Daí a ordem: Busquem em primeiro e creio, em único lugar o seu Reino e todas essas coisas nos serão acrescentadas. Percebi como uma só palavra faz toda a diferença. Jesus não nos fala "todas as coisas" ou "todas as demais coisas", mas "todas essas coisas". A que coisas Jesus se refere? Obviamente ao que vinha falando anteriormente: vestes, alimento, enfim, sua maravilhosa provisão que nos faz prósperos e às quais o salmista Davi já aludia profeticamente: "Fui jovem e já estou velho, e nunca vi um justo abandonado nem seus descendentes mendigando o pão" (Salmo 37:25).
Jesus nunca nos prometeu coisas do tipo carro, casa, casamento... Jesus nos prometeu cuidar de nós, e dar-nos aquilo que é necessário para sobrevivermos. Paulo estava absolutamente cônscio disso quando escreveu a Timóteo: "tendo, porém, sustento e com que nos cobrirmos, estejamos com isso contentes" (1 Timóteo 6:8).
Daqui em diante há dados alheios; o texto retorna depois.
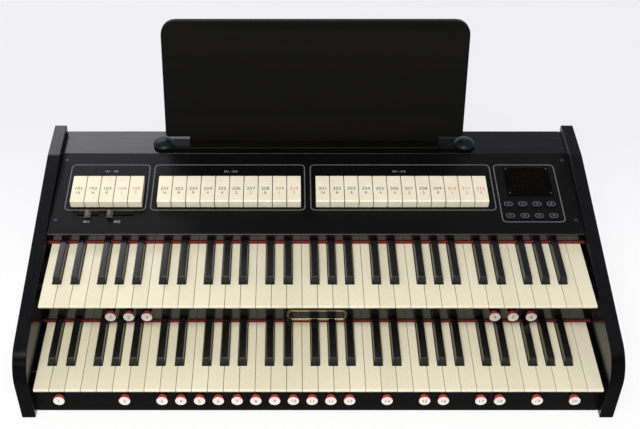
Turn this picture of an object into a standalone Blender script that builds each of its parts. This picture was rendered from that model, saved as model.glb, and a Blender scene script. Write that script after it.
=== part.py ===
"""Two-manual electronic organ, as an assembly of separate pieces, in metres with +Z up.

The player sits on the -Y side. Pieces are placed from the front edge of the lower keys (y = 0),
and one empty then shifts the whole organ so that its origin is under the middle of its outline.
"""

import math

import bmesh
import bpy
from mathutils import Matrix, Vector

MM = 0.001

# Fits between pieces
FIT = 0.3 * MM
BORE_CLEARANCE = 0.45 * MM

# Case
CASE_DEPTH = 496 * MM
CHEEK_THICKNESS = 21 * MM
KEY_SIDE_GAP = 6 * MM
CHEEK_OVER_DECK = 13 * MM
CHEEK_TOE_SETBACK = 4.3 * MM
CHEEK_FRONT_SETBACK = 0.5 * MM
CHEEK_KNEE_HEIGHT = 119.4 * MM
CHEEK_KNEE_RADIUS = 48 * MM
CHEEK_FLAT_LENGTH = 84 * MM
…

É lamentável a barganha que se faz hoje com base nesse versículo tão simples e maravilhoso. Vemos uma espécie de "conselho" a descrentes e até aos novos na fé: "busquem o reino de Deus e todas as coisas serão acrescentadas" e é óbvio que quem assim fala, pensa nesta barganha: "faça isto e ganharás aquilo..." Não que Deus em seu absoluto e irrestrito poder não possa, caso queira, nos dar algo mais que isso. Ele pode e certamente o fará após fazer uma análise das nossas reais motivações. Em resumo e em suma, a essência é ter o Reino de Deus e a sua Justiça como o alvo único, principal.
Hoje compreendo que tal mensagem é inaceitável por fugir da essência divina. Não é do caráter de Deus barganhar com o homem. Ele nunca nos prometeu nada daquilo que realmente precisamos: comer, beber, vestir...
Busquemos o Reino de Deus e a sua Justiça, jamais pensando em obter algo em troca. Penso que nossa função é: cuidar das coisas do Reino e cumprir sua Justiça, e Ele certamente cuidará de nós. E o que passar disso, sem dúvida, vem do maligno!